** Begin Records **

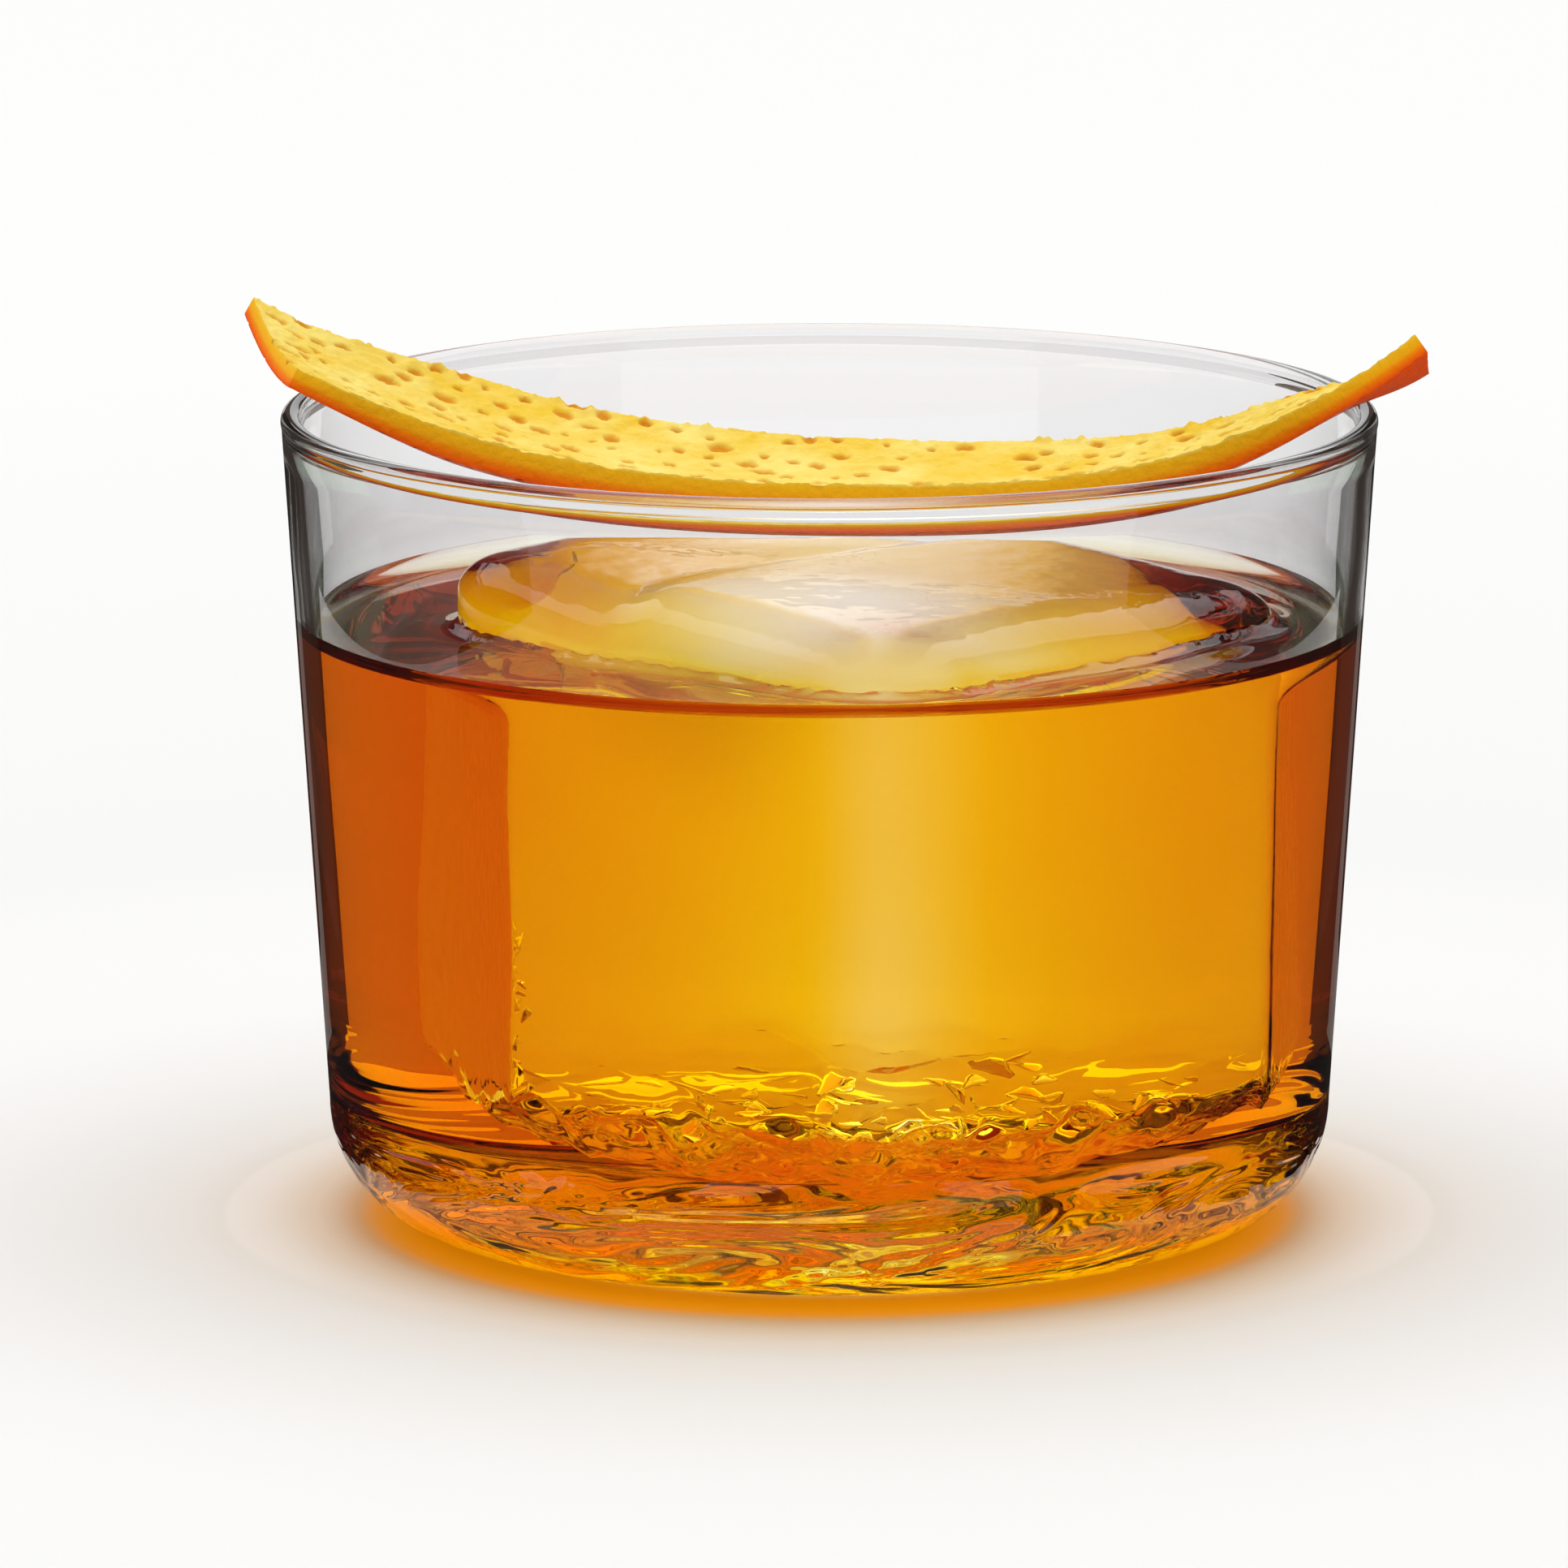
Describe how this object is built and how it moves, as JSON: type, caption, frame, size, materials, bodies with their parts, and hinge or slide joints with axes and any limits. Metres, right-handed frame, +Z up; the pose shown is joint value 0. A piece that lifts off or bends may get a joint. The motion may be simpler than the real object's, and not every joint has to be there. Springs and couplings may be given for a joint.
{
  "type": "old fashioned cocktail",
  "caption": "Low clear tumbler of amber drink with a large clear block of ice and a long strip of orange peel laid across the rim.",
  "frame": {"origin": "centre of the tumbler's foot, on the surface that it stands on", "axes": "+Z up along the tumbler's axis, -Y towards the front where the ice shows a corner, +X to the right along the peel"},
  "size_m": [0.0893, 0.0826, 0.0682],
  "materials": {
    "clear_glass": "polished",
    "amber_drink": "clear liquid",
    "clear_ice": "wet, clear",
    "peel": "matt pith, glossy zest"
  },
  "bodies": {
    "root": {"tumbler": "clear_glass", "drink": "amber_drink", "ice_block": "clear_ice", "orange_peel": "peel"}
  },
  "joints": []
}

** End Records **
** Begin Records **

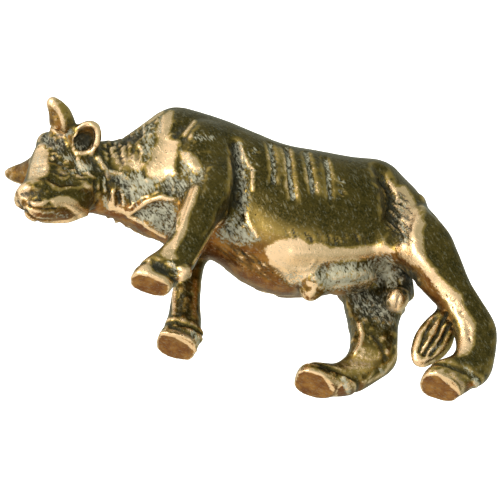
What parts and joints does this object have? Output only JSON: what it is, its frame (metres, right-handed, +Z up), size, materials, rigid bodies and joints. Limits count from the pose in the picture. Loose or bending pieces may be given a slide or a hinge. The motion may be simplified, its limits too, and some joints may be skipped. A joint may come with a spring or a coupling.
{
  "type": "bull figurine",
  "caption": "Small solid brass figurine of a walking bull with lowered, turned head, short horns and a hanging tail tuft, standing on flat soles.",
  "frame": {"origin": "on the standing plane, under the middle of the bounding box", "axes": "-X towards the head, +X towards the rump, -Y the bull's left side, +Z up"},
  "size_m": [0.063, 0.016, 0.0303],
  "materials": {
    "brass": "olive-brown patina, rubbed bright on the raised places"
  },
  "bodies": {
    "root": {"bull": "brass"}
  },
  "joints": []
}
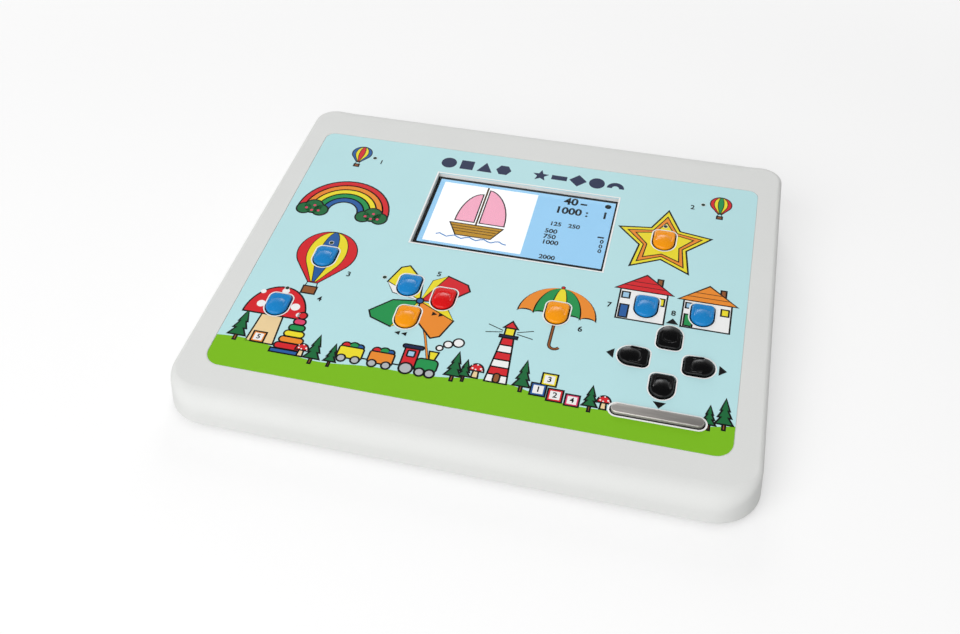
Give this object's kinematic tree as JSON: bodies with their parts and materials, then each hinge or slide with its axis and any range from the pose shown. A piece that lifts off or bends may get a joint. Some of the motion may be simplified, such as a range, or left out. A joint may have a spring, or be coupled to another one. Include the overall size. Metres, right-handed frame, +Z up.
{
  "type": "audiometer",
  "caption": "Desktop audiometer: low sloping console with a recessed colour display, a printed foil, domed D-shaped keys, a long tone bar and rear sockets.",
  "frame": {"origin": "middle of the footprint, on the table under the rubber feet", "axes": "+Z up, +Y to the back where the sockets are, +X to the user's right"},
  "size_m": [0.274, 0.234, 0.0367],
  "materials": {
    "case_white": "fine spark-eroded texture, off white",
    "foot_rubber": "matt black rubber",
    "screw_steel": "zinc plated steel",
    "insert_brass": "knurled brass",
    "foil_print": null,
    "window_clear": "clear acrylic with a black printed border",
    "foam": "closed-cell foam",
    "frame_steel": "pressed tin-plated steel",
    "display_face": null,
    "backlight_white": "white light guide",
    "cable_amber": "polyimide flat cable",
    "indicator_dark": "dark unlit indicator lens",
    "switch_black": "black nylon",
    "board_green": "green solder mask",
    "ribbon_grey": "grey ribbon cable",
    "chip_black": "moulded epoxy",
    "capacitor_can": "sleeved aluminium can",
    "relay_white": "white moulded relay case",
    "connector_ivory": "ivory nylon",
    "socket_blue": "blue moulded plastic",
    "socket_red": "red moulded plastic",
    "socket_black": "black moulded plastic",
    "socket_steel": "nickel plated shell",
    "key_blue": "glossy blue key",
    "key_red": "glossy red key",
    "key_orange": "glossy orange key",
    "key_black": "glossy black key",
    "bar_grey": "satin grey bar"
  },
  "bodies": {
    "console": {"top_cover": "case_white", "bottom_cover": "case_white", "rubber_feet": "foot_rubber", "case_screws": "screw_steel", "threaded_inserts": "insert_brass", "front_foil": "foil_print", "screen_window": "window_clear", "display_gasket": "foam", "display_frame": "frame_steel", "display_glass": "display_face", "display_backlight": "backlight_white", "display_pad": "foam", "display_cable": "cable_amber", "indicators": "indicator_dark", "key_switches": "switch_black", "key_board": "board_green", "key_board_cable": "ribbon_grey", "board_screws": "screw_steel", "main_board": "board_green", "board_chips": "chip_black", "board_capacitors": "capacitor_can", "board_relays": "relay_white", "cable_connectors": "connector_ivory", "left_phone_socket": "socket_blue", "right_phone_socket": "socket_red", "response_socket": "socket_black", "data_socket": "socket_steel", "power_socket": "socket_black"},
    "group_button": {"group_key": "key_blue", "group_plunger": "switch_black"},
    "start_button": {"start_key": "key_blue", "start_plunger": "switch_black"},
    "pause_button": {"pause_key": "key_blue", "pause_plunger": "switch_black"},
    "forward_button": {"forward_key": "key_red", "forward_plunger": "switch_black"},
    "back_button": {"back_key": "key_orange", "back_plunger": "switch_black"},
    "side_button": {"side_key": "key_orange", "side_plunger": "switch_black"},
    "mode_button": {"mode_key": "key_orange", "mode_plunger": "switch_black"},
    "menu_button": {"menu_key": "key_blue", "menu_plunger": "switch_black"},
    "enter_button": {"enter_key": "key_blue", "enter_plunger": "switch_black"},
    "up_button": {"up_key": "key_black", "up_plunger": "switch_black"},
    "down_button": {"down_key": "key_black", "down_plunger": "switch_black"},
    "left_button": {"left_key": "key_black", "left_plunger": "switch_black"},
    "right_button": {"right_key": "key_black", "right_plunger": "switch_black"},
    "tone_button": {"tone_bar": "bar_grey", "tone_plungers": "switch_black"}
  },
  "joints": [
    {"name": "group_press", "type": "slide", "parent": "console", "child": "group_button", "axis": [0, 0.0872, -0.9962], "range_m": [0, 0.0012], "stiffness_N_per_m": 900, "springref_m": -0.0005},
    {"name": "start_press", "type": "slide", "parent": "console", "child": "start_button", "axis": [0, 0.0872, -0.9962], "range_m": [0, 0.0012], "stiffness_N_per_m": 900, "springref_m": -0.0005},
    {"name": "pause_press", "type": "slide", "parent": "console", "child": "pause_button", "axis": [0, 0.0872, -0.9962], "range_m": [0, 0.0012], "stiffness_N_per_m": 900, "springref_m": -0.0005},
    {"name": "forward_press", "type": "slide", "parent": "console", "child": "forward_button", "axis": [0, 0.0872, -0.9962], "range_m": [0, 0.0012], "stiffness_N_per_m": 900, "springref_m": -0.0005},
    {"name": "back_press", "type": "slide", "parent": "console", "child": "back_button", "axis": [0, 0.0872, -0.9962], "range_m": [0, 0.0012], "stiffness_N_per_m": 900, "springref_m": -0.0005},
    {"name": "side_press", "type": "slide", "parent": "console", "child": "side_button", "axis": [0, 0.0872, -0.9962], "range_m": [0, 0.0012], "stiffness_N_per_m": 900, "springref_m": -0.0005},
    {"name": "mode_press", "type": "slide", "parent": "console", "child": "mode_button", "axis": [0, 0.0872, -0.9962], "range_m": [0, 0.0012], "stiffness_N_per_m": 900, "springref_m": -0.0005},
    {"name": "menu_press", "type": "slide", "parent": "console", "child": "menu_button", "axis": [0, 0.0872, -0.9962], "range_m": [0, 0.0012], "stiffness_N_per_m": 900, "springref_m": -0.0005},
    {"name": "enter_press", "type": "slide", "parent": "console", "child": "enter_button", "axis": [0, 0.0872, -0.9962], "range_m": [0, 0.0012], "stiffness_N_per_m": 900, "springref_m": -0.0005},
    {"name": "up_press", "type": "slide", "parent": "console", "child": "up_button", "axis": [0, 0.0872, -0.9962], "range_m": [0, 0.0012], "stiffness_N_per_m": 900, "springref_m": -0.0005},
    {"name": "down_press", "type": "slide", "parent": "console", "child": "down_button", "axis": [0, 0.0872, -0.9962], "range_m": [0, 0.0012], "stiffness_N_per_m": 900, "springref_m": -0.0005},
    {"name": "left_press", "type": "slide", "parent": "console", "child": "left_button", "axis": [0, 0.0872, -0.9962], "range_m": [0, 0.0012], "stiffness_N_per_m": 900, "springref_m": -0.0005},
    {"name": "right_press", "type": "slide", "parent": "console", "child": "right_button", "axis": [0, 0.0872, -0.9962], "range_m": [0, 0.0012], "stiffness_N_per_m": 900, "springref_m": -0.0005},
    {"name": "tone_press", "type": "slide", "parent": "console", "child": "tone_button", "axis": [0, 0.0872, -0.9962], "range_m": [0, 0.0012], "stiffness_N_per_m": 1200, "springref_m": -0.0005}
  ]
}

** End Records **

Challenge: Copy every line of the data that holds the string "their".

Task output:
Describe how this object is built and how it moves, as JSON: type, caption, frame, size, materials, bodies with their parts, and hinge or slide joints with axes and any limits. Metres, right-handed frame, +Z up; the pose shown is joint value 0. A piece that lifts off or bends may get a joint. The motion may be simpler than the real object's, and not every joint has to be there. Springs and couplings may be given for a joint.
Give this object's kinematic tree as JSON: bodies with their parts and materials, then each hinge or slide with its axis and any range from the pose shown. A piece that lifts off or bends may get a joint. Some of the motion may be simplified, such as a range, or left out. A joint may have a spring, or be coupled to another one. Include the overall size. Metres, right-handed frame, +Z up.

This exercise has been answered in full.